• **Supplied data**
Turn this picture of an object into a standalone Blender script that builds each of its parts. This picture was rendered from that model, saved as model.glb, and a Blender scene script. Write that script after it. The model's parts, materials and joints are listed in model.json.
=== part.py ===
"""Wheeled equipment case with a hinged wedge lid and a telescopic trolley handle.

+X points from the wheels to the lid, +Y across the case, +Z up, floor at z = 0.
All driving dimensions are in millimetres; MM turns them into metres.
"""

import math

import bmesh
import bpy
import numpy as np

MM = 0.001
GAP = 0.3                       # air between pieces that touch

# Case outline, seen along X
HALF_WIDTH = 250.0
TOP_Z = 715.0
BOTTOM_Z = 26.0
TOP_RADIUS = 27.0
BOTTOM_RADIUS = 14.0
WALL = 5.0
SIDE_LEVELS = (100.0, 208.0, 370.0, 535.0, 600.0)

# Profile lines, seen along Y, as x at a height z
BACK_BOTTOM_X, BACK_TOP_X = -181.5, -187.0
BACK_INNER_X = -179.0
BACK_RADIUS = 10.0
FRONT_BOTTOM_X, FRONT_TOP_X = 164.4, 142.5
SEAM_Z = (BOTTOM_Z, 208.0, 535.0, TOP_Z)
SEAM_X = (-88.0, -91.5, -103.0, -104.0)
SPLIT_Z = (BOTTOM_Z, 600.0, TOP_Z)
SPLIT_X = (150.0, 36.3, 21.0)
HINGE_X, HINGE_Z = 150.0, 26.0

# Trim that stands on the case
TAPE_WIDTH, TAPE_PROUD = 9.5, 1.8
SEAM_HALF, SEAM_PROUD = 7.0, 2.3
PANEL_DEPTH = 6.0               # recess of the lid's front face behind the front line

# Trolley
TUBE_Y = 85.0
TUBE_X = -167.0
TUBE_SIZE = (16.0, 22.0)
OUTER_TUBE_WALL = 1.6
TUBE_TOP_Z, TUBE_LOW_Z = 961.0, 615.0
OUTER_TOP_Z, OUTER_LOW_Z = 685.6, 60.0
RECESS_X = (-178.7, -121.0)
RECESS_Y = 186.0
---
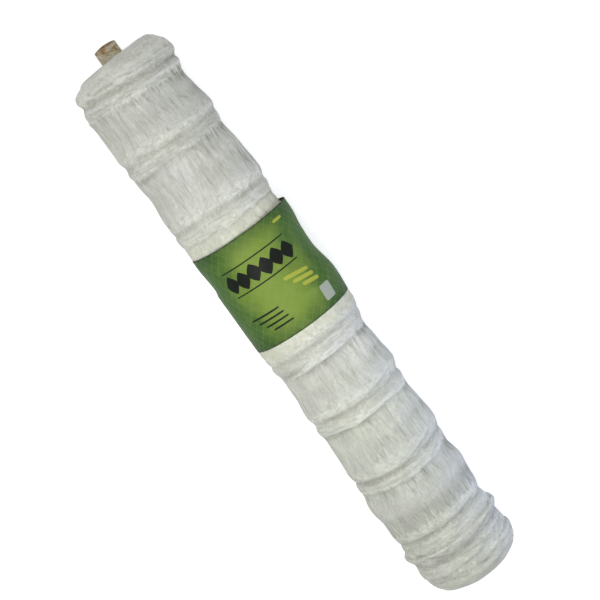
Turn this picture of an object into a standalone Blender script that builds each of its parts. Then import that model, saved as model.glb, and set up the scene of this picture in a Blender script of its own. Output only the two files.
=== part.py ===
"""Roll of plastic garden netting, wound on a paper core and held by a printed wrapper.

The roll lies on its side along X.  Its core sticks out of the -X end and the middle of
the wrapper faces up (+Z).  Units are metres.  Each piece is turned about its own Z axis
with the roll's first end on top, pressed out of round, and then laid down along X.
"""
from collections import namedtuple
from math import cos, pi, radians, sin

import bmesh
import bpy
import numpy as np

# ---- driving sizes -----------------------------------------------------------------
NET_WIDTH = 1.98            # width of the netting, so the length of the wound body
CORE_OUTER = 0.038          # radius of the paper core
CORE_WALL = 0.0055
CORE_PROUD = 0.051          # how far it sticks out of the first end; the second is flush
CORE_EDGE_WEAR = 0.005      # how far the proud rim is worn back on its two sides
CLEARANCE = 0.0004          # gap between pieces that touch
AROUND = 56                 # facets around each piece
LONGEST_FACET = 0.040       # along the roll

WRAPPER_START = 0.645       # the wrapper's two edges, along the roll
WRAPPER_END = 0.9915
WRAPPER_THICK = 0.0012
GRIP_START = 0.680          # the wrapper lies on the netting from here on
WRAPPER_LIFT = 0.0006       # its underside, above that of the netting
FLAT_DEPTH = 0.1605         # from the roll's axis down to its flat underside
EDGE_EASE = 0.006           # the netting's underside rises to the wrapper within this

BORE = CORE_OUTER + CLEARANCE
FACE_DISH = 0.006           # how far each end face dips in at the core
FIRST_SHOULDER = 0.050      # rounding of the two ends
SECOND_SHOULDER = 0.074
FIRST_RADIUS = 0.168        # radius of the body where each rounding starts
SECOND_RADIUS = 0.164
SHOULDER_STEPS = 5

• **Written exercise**
The lines from the one containing "the two files." to the one containing "EDGE_EASE = 0.006", both included, are to be extracted exactly; give no other line.

• **Solved problem**
Turn this picture of an object into a standalone Blender script that builds each of its parts. Then import that model, saved as model.glb, and set up the scene of this picture in a Blender script of its own. Output only the two files.
=== part.py ===
"""Roll of plastic garden netting, wound on a paper core and held by a printed wrapper.

The roll lies on its side along X.  Its core sticks out of the -X end and the middle of
the wrapper faces up (+Z).  Units are metres.  Each piece is turned about its own Z axis
with the roll's first end on top, pressed out of round, and then laid down along X.
"""
from collections import namedtuple
from math import cos, pi, radians, sin

import bmesh
import bpy
import numpy as np

# ---- driving sizes -----------------------------------------------------------------
NET_WIDTH = 1.98            # width of the netting, so the length of the wound body
CORE_OUTER = 0.038          # radius of the paper core
CORE_WALL = 0.0055
CORE_PROUD = 0.051          # how far it sticks out of the first end; the second is flush
CORE_EDGE_WEAR = 0.005      # how far the proud rim is worn back on its two sides
CLEARANCE = 0.0004          # gap between pieces that touch
AROUND = 56                 # facets around each piece
LONGEST_FACET = 0.040       # along the roll

WRAPPER_START = 0.645       # the wrapper's two edges, along the roll
WRAPPER_END = 0.9915
WRAPPER_THICK = 0.0012
GRIP_START = 0.680          # the wrapper lies on the netting from here on
WRAPPER_LIFT = 0.0006       # its underside, above that of the netting
FLAT_DEPTH = 0.1605         # from the roll's axis down to its flat underside
EDGE_EASE = 0.006           # the netting's underside rises to the wrapper within this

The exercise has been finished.